Gather all lines from the material that contain "hinge".

#####

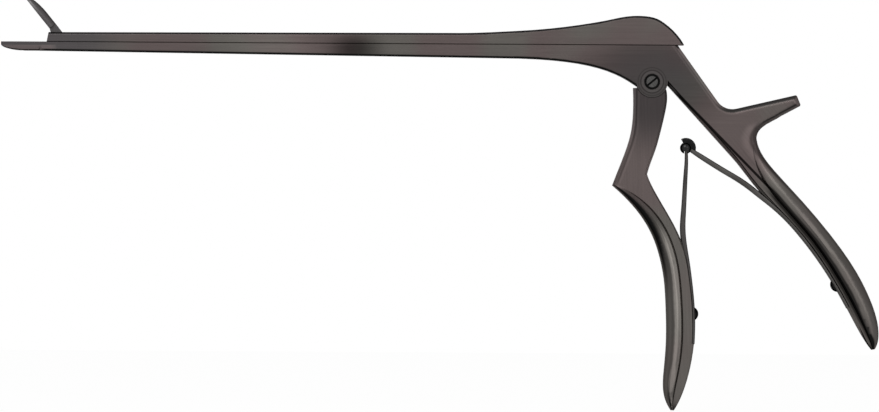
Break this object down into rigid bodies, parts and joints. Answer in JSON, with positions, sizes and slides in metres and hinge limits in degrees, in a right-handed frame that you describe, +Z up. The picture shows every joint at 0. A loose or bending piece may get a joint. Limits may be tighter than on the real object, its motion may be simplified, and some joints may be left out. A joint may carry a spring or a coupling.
{
  "type": "disc rongeur",
  "caption": "Long sliding-shaft surgical forceps with a cupped biting upper jaw that opens upward, pistol handles with a thumb spur and ball-and-hook leaf springs.",
  "frame": {"origin": "deepest point of the saddle under the thumb spur, in the middle plane, where the web of the hand bears", "axes": "+X from the jaws to the handles along the shaft, +Z up as held, Y across the part with Y = 0 as the middle plane"},
  "size_m": [0.2638, 0.0092, 0.1227],
  "materials": {
    "frame": "dark coated, brushed",
    "slider": "dark coated, brushed",
    "upper_jaw": "dark coated, brushed",
    "jaw_pivot_pin": "dark coated",
    "jaw_drive_pin": "dark coated",
    "front_handle": "dark coated, brushed",
    "handle_pivot_screw": "dark coated, glossy",
    "front_leaf_spring": "dark coated, smooth",
    "rear_leaf_spring": "dark coated, smooth",
    "spring_ball": "dark coated, glossy",
    "front_spring_screw": "dark coated, glossy",
    "rear_spring_screw": "dark coated, glossy"
  },
  "bodies": {
    "body": {"frame": "frame", "jaw_pivot_pin": "jaw_pivot_pin", "handle_pivot_screw": "handle_pivot_screw", "rear_spring_screw": "rear_spring_screw"},
    "sliding_shaft": {"slider": "slider", "jaw_drive_pin": "jaw_drive_pin"},
    "jaw": {"upper_jaw": "upper_jaw"},
    "handle": {"front_handle": "front_handle", "front_spring_screw": "front_spring_screw"},
    "front_leaf": {"front_leaf_spring": "front_leaf_spring", "spring_ball": "spring_ball"},
    "rear_leaf": {"rear_leaf_spring": "rear_leaf_spring"}
  },
  "joints": [
    {"name": "handle_turn", "type": "hinge", "parent": "body", "child": "handle", "pos_m": [-0.0315, 0, 0.0165], "axis": [0, -1, 0], "range_deg": [0, 9.98], "stiffness_Nm_per_rad": 3, "springref_deg": -2.86},
    {"name": "shaft_slide", "type": "slide", "parent": "body", "child": "sliding_shaft", "axis": [-1, 0, 0], "range_m": [0, 0.00219]},
    {"name": "jaw_turn", "type": "hinge", "parent": "body", "child": "jaw", "pos_m": [-0.2096, 0, 0.02625], "axis": [0, -1, 0], "range_deg": [0, 51]},
    {"name": "front_leaf_bend", "type": "hinge", "parent": "handle", "child": "front_leaf", "pos_m": [-0.02188, 0, -0.02515], "axis": [0, -1, 0], "range_deg": [0, 5.94], "deforming": ["front_leaf_spring"]},
    {"name": "rear_leaf_bend", "type": "hinge", "parent": "body", "child": "rear_leaf", "pos_m": [-0.00403, 0, -0.01333], "axis": [0, -1, 0], "range_deg": [-5.83, 0], "deforming": ["rear_leaf_spring"]}
  ],
  "couplings": [
    {"joint": "shaft_slide", "follows": "handle_turn", "m_per_rad": 0.012584},
    {"joint": "jaw_turn", "follows": "handle_turn", "ratio": 5.105},
    {"joint": "front_leaf_bend", "follows": "handle_turn", "ratio": 0.5951},
    {"joint": "rear_leaf_bend", "follows": "handle_turn", "ratio": -0.584}
  ]
}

#####

▶ CORRECT ANSWER:
Break this object down into rigid bodies, parts and joints. Answer in JSON, with positions, sizes and slides in metres and hinge limits in degrees, in a right-handed frame that you describe, +Z up. The picture shows every joint at 0. A loose or bending piece may get a joint. Limits may be tighter than on the real object, its motion may be simplified, and some joints may be left out. A joint may carry a spring or a coupling.
    {"name": "handle_turn", "type": "hinge", "parent": "body", "child": "handle", "pos_m": [-0.0315, 0, 0.0165], "axis": [0, -1, 0], "range_deg": [0, 9.98], "stiffness_Nm_per_rad": 3, "springref_deg": -2.86},
    {"name": "jaw_turn", "type": "hinge", "parent": "body", "child": "jaw", "pos_m": [-0.2096, 0, 0.02625], "axis": [0, -1, 0], "range_deg": [0, 51]},
    {"name": "front_leaf_bend", "type": "hinge", "parent": "handle", "child": "front_leaf", "pos_m": [-0.02188, 0, -0.02515], "axis": [0, -1, 0], "range_deg": [0, 5.94], "deforming": ["front_leaf_spring"]},
    {"name": "rear_leaf_bend", "type": "hinge", "parent": "body", "child": "rear_leaf", "pos_m": [-0.00403, 0, -0.01333], "axis": [0, -1, 0], "range_deg": [-5.83, 0], "deforming": ["rear_leaf_spring"]}